Castillo came back to boxing eight months later, knocking Miguel Hernandez out in three rounds at Los Angeles. He won five fights in 1984, including a tenth round knockout victory over Andres Felix and a ten round decision win against Oscar Bejines.

===WBC Super Featherweight Championship===
On April 19, 1985, Castillo received his fourth world title try, when he challenged Julio César Chávez for Chávez's WBC world Jr. Lightweight title, as part of a boxing program that also featured Juan Meza's WBC world Super-Bantamweight title defense against Mike Ayala. Castillo once again lost, when Chávez beat him by a sixth round knockout.

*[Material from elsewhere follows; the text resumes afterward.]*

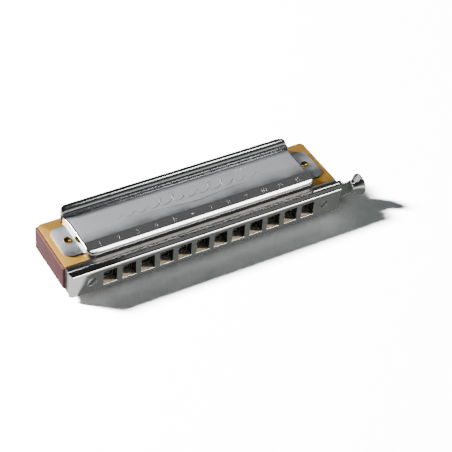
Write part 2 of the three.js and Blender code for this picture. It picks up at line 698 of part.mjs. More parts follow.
// The coil stands on a pin in the comb's pocket; its arm reaches forward into the slide.
function makeSpringCoil() {
  const { coilRadius, wireRadius, turns, turnGap } = SPRING;
  const rise = 2 * wireRadius + turnGap;
  const stepsPerTurn = 12;
  const steps = turns * stepsPerTurn;
  const base = SPRING_POCKET.floor + wireRadius + turnGap;
  const points = Array.from({ length: steps + 1 }, (_, i) => {
    const turn = i / stepsPerTurn;
    const angle = 2 * Math.PI * turn + Math.PI / 2;
    const z = base + rise * turn;
    return new THREE.Vector3(coilRadius * Math.cos(angle), coilRadius * Math.sin(angle), z);
  });
  return wireAlong(points, wireRadius, steps);
}

function makeSpringArm() {
  const { coilRadius, wireRadius } = SPRING;
  const hook = Array.from({ length: 10 }, (_, i) => {
    const angle = Math.PI * (0.35 + 0.65 * (i / 9));
    return new THREE.Vector3(coilRadius * Math.cos(angle), coilRadius * Math.sin(angle), 0);
  });
  const tip = -SPRING_ARM_LENGTH - SLIDE.thickness / 2 + FIT_GAP * 3;
  const reach = [0.35, 0.7, 1].map((share) => {
    return new THREE.Vector3(mix(-coilRadius, 0, Math.min(1, share / 0.7)), mix(0, tip, share), 0);
  });
  const arm = wireAlong([...hook, ...reach], wireRadius, 40);
  return arm.rotateZ(SPRING_LEAN).translate(0, 0, SPRING.armHeight);
}

addPiece("return_spring_coil", makeSpringCoil(), springSteel).position.set(SPRING.x, SPRING.y, 0);
addPiece("return_spring_arm", makeSpringArm(), springSteel).position.set(SPRING.x, SPRING.y, 0);

const springPin = roundAlongZ(0, 0, SPRING_PIN.bottom, SPRING_PIN.top, SPRING_PIN.radius, 16);
addPiece("spring_pin", geometryOf(springPin), brass).position.set(SPRING.x, SPRING.y, 0);

// ---- resting pose --------------------------------------------------------------------------------

// The ground line touches the lower cover's brow and the underside of its back roll: of the lines through
// a point of the front part that also touch the roll, it is the one that leans least.
function leanOfLineThrough([y, z]) {
  const [run, drop] = [ROLL.y - y, ROLL_HEIGHT - z];
  return Math.atan2(drop, run) + Math.asin(ROLL.radius / Math.hypot(run, drop));
}
const REST_TILT = Math.min(...frontPoints(0).map(leanOfLineThrough));

instrument.rotation.x = REST_TILT;
instrument.updateMatrixWorld(true);
const bounds = new THREE.Box3().setFromObject(instrument, true);
const centre = bounds.getCenter(new THREE.Vector3());
instrument.position.set(-centre.x, -centre.y, -bounds.min.z);

const harmonica = new THREE.Group();
harmonica.add(instrument);

export default harmonica;
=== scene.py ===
"""A twelve-hole chromatic harmonica with a slide button, lying on its lower cover.

Pieces are modelled in the instrument's own axes, in millimetres: X along the holes towards the button,
Y from the mouthpiece's face to the back, Z up from the middle of the comb. TO_ROW then lays them in the
row frame, in metres, where the lower cover's roll props up the back and the instrument tips forward.
"""

import json
import math
from types import SimpleNamespace as Sizes

import bmesh
import bpy
from mathutils import Matrix, Vector

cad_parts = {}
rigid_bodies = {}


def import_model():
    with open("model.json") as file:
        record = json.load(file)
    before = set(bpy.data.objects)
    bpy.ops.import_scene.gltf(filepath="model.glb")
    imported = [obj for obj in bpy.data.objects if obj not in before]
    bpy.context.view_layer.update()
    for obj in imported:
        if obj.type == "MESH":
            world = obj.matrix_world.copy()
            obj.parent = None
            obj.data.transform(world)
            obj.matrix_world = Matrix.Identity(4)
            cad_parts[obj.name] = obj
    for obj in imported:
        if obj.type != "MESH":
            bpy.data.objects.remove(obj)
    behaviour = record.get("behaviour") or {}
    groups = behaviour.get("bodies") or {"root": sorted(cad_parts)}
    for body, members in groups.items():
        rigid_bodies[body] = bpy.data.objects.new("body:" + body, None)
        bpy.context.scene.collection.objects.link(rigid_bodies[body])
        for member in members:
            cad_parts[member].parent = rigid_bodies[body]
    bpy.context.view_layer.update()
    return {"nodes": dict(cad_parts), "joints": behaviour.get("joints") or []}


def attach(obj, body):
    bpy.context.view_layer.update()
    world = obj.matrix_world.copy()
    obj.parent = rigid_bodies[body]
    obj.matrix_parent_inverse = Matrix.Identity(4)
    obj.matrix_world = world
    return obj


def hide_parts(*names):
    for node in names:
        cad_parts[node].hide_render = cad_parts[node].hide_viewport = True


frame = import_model()

# ---- the instrument's axes in the row frame ----

MM = 0.001
swing_axis = next(j for j in frame["joints"] if j["name"] == "spring_arm_swing")["axis"]
TILT = math.atan2(-swing_axis[1], swing_axis[2])
LEAN = Matrix.Rotation(TILT, 4, "X")


def upright_extents(node):
    """Lowest and highest corner of a CAD node once the lean is taken out, in metres."""
    points = [LEAN.inverted() @ v.co for v in frame["nodes"][node].data.vertices]
    low = Vector([min(p[axis] for p in points) for axis in range(3)])
    high = Vector([max(p[axis] for p in points) for axis in range(3)])
    return low, high


comb_low, comb_high = upright_extents("comb")
comb_middle = (comb_low + comb_high) / 2
ORIGIN = Vector((comb_middle.x, upright_extents("mouthpiece")[0].y, comb_middle.z))
TO_ROW = LEAN @ Matrix.Translation(ORIGIN) @ Matrix.Scale(MM, 4)


def extents(node):
    """Lowest and highest corner of a CAD node in the instrument's axes, in millimetres."""
    low, high = upright_extents(node)
    return (low - ORIGIN) / MM, (high - ORIGIN) / MM


def new_object(name, data):
    """Links a new object to the scene."""
    obj = bpy.data.objects.new(name, data)
    bpy.context.scene.collection.objects.link(obj)
    return obj


# ---- camera ----

CAMERA_AT = Vector((-260.458, -415.648, 450.134))
CAMERA_RIGHT = Vector((0.86868, -0.49135, 0.063005))
CAMERA_UP = Vector((0.28847, 0.60515, 0.74201))
FOCAL_LENGTH = 114.4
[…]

His next fight took place in Brazil: trying to keep a privileged ranking among Jr. Lightweights, and to obtain a rematch with Chávez, Castillo lost a ten round decision to Tomas Da Cruz on August 18 in São Paulo. Da Cruz, in turn, lost to Chávez by a third round knockout the following year. Castillo, by his part, fought once more, beating Martin Morado by a ten round decision on March 4, 1986, then announced his first retirement. This retirement lasted three years. In 1989, he made an unsuccessful comeback bid, losing two fights, and requiring hospitalization after being knocked out in the fifth round on August 30 by Edgar Castro. This led to his second retirement from boxing.

===Career as broadcaster===
Before his second retirement, he had been hired as blow-by-blow analyst by the Western United States television sports channel, ASPN. Castillo called world title fights for this channel, such as the time when Gilberto Roman successfully defended his WBC world Jr. Bantamweight title by defeating Puerto Rican Juan Carazo by a twelve round decision.

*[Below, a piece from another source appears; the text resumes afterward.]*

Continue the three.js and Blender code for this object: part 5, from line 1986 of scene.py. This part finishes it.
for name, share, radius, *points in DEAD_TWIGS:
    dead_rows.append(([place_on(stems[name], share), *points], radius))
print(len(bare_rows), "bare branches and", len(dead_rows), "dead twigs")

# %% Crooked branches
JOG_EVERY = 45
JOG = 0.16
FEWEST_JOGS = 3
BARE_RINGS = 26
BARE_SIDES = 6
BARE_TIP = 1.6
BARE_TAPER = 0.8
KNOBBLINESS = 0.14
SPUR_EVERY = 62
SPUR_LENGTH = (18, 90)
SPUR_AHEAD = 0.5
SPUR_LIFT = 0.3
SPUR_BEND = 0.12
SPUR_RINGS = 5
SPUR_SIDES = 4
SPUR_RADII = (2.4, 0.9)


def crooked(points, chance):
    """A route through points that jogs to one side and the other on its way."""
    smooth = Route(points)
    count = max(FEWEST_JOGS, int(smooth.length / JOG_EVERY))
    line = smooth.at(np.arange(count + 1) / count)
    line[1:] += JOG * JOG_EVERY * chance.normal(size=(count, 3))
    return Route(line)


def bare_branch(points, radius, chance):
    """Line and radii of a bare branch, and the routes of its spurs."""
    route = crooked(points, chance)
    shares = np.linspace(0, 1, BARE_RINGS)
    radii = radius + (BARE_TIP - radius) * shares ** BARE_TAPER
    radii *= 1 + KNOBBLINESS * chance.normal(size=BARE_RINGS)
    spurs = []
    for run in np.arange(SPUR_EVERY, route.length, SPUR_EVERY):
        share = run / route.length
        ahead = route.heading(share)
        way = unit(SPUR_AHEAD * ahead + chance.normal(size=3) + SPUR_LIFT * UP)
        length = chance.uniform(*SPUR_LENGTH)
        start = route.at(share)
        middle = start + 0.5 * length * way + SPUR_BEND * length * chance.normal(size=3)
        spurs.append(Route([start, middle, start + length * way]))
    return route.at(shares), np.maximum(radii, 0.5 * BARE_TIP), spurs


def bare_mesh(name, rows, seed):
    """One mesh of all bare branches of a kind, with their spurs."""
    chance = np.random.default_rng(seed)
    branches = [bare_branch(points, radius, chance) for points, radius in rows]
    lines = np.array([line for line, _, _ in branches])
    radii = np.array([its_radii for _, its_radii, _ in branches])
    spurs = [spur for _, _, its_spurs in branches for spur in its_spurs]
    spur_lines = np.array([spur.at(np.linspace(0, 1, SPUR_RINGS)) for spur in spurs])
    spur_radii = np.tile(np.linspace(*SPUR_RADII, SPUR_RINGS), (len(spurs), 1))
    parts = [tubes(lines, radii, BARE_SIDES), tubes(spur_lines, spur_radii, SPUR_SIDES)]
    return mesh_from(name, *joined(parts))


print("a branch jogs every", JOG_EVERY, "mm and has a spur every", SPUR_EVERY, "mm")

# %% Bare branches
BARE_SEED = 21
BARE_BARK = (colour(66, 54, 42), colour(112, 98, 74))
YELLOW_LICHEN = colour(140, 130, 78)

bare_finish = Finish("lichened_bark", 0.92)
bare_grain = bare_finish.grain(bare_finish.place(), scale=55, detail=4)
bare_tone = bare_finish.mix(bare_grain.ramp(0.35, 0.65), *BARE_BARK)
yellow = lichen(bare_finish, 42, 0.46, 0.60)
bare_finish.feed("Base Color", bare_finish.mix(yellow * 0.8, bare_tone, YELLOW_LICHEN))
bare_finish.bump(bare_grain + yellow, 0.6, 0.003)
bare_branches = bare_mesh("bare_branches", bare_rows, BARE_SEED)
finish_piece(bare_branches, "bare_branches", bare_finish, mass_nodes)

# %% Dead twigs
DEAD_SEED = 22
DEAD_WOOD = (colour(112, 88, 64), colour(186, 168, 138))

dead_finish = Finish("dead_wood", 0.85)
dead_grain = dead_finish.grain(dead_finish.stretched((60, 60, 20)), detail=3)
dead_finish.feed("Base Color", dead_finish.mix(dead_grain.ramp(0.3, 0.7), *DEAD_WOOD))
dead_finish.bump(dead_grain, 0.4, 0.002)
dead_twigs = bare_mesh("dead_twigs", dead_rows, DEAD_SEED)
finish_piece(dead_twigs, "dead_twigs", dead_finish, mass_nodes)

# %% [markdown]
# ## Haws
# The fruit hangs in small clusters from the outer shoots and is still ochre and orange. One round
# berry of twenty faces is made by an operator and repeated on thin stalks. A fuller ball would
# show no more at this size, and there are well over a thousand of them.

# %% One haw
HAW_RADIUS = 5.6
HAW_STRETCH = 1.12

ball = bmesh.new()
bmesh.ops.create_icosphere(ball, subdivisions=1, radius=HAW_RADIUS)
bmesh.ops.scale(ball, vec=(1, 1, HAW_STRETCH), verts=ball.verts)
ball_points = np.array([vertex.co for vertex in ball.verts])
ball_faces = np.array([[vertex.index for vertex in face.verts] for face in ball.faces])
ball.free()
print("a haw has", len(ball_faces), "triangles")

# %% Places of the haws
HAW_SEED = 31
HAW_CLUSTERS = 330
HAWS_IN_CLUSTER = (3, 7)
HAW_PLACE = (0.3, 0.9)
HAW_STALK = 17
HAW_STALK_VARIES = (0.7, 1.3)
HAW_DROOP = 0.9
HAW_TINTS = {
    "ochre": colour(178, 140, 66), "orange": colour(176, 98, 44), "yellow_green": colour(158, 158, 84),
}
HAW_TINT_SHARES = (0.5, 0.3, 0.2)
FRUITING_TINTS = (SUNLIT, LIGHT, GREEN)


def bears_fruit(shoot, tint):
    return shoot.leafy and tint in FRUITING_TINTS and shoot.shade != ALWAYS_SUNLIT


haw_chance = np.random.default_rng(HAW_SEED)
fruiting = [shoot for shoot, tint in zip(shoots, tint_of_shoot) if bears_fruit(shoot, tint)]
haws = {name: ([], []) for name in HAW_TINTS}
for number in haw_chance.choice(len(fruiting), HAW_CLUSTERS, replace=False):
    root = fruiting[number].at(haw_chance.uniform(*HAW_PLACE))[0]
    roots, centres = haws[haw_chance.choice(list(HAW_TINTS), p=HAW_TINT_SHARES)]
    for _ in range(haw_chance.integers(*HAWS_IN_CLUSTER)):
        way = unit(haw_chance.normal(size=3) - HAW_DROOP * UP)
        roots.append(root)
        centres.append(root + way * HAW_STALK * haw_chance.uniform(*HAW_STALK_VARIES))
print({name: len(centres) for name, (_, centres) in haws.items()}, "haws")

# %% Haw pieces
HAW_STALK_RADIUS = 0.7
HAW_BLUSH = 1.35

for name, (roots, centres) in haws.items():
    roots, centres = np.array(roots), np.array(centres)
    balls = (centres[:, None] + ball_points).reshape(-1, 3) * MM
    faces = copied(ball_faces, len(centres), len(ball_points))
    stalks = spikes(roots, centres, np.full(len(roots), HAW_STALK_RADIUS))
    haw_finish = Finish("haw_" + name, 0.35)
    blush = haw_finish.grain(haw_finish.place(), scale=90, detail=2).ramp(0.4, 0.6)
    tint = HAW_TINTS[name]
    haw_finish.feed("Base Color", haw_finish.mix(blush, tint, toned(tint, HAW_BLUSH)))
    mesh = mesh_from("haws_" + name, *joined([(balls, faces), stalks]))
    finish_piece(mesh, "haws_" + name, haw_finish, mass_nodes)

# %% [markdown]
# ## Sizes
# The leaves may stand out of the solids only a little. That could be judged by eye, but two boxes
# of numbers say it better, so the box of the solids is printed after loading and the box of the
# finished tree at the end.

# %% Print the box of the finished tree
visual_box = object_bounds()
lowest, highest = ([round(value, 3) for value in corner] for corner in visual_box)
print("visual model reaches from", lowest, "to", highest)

After retiring for the second time, Castillo was active as broadcaster for ASPN, analyzing fights in many places across the United States' southwest. He became a popular sportscaster, both among Hispanic and Anglo boxing fans. In 1995, however, ASPN was sold to another network, and Castillo found himself unemployed.

===Third comeback===
Ruben Castillo made his third comeback as a professional boxer in 1995. On May 24 of that year, he knocked Javier Valardez out in the second round at Bakersfield. The fight was televised nationally on Telemundo, and a small gathering (for a boxing fight) of about 2,000 fans gave him a standing ovation after the fight was over. Telemundo broadcasters said that the ovation proved Castillo's popularity among Bakersfield residents.

He won five fights and lost one (to Fabian Tejada, a well known Argentine boxer of the era), before challenging for the regional, NABO Lightweight title. He won that championship by outpointing Manny Castillo over twelve rounds on September 24, 1996 in Tempe, Arizona. After losing his next bout, a third round knockout defeat against Rudy Zavala, however, Castillo retired for good. He lost to Zavala on March 20, 1997 in Reseda, California. Castillo had a record of 67 wins, 10 losses and 2 draws, with 37 knockout wins as a professional boxer.

==Personal life and death==
Castillo had a total of 10 children, including two sets of twins and a daughter, Misti, who died on the day of her 37th birthday.

He resided in Covina, CA for 30 years prior to retiring in Beaumont, CA. Castillo died in Beaumont from cancer on February 24, 2026, at the age of 68.

He was very good friends with Juan Laporte, who beat him in 1983.

Castillo acted in the 1988 film Fists of Steel.